• **EXERCISE**: Look through the entries below and extract exactly the lines from the one containing "for collection in" through the one containing "before = set(bpy.data.objects)", ends included.

---------- RECORD SET ----------

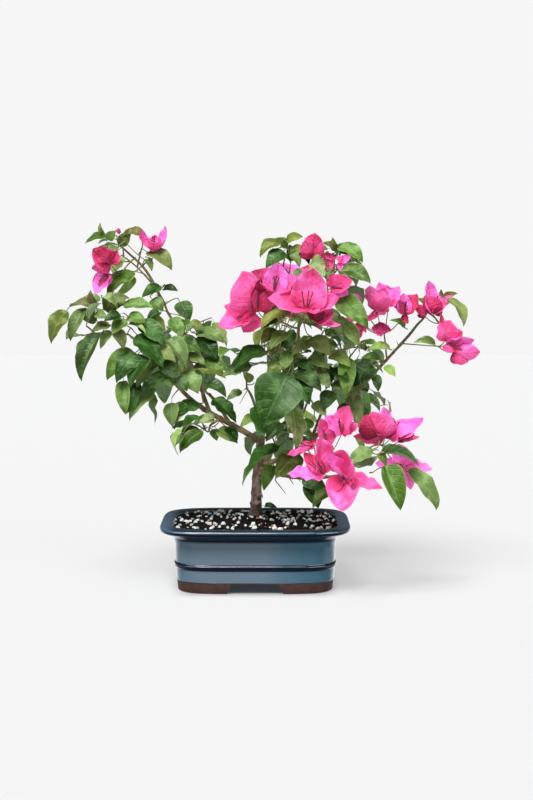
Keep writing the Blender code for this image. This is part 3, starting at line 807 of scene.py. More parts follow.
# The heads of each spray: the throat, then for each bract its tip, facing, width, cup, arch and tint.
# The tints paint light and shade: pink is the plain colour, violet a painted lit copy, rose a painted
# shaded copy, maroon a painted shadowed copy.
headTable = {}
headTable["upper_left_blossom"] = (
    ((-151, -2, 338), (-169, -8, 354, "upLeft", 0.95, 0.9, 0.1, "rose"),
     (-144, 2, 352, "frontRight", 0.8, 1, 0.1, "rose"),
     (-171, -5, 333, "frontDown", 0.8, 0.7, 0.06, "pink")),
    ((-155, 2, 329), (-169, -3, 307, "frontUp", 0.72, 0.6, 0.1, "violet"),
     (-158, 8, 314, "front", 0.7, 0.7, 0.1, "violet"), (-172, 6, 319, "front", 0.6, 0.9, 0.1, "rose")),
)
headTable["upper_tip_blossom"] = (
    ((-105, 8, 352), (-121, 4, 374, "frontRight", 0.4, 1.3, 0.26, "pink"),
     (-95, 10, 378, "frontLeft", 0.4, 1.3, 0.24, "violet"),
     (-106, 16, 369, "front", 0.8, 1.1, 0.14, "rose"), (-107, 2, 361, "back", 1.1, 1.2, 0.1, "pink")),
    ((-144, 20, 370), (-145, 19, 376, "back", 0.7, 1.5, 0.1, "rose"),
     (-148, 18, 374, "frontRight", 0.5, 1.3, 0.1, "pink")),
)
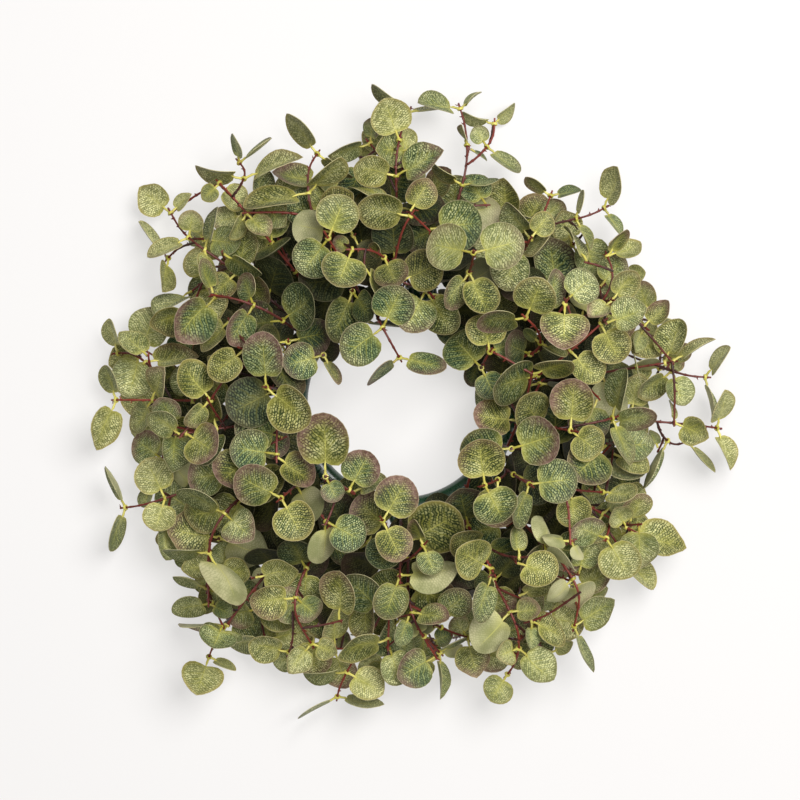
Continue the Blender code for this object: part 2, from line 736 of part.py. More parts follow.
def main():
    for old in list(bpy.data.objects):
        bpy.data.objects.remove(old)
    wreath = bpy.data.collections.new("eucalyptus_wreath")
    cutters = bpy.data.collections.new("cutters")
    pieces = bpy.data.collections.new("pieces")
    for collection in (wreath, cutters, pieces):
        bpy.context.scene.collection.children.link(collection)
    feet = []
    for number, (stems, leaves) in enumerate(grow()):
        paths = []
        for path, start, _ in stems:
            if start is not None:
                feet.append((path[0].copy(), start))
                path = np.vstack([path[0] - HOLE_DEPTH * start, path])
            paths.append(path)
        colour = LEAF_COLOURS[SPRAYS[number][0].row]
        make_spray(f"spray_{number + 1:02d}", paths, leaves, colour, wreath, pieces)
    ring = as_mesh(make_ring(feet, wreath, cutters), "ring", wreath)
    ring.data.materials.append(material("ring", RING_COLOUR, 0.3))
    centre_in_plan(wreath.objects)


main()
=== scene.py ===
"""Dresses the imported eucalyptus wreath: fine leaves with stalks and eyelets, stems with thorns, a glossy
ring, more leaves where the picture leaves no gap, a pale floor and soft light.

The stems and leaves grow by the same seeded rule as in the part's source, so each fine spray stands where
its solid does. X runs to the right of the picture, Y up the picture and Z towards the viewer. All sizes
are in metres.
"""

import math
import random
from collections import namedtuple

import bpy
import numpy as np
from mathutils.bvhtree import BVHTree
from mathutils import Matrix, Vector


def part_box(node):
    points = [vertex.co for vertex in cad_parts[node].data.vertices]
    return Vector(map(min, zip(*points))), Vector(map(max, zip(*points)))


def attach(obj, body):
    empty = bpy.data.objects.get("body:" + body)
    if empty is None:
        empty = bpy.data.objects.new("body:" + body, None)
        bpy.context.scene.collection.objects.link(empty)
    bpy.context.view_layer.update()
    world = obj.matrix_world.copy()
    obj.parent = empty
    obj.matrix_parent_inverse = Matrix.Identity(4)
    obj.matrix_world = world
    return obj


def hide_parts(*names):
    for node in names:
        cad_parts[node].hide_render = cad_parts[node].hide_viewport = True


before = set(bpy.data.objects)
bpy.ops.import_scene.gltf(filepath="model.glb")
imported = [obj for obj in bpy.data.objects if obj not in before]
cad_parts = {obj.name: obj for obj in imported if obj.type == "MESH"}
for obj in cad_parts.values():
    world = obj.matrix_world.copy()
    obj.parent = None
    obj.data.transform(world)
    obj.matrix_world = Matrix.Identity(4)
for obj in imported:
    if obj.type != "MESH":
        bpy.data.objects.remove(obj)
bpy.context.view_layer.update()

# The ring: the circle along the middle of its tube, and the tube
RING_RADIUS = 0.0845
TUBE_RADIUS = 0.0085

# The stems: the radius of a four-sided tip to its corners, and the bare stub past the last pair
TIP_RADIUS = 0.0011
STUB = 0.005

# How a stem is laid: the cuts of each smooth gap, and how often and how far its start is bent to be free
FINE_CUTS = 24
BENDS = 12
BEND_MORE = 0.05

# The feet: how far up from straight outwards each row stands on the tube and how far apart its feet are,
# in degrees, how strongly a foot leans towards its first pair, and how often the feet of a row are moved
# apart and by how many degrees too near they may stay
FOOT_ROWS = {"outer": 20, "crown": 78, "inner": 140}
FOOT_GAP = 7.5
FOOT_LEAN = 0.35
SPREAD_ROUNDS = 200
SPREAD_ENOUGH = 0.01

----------

• **SOLUTION FOR THIS PROBLEM**:
    for collection in (wreath, cutters, pieces):
        bpy.context.scene.collection.children.link(collection)
    feet = []
    for number, (stems, leaves) in enumerate(grow()):
        paths = []
        for path, start, _ in stems:
            if start is not None:
                feet.append((path[0].copy(), start))
                path = np.vstack([path[0] - HOLE_DEPTH * start, path])
            paths.append(path)
        colour = LEAF_COLOURS[SPRAYS[number][0].row]
        make_spray(f"spray_{number + 1:02d}", paths, leaves, colour, wreath, pieces)
    ring = as_mesh(make_ring(feet, wreath, cutters), "ring", wreath)
    ring.data.materials.append(material("ring", RING_COLOUR, 0.3))
    centre_in_plan(wreath.objects)


main()
=== scene.py ===
"""Dresses the imported eucalyptus wreath: fine leaves with stalks and eyelets, stems with thorns, a glossy
ring, more leaves where the picture leaves no gap, a pale floor and soft light.

The stems and leaves grow by the same seeded rule as in the part's source, so each fine spray stands where
its solid does. X runs to the right of the picture, Y up the picture and Z towards the viewer. All sizes
are in metres.
"""

import math
import random
from collections import namedtuple

import bpy
import numpy as np
from mathutils.bvhtree import BVHTree
from mathutils import Matrix, Vector


def part_box(node):
    points = [vertex.co for vertex in cad_parts[node].data.vertices]
    return Vector(map(min, zip(*points))), Vector(map(max, zip(*points)))


def attach(obj, body):
    empty = bpy.data.objects.get("body:" + body)
    if empty is None:
        empty = bpy.data.objects.new("body:" + body, None)
        bpy.context.scene.collection.objects.link(empty)
    bpy.context.view_layer.update()
    world = obj.matrix_world.copy()
    obj.parent = empty
    obj.matrix_parent_inverse = Matrix.Identity(4)
    obj.matrix_world = world
    return obj


def hide_parts(*names):
    for node in names:
        cad_parts[node].hide_render = cad_parts[node].hide_viewport = True


before = set(bpy.data.objects)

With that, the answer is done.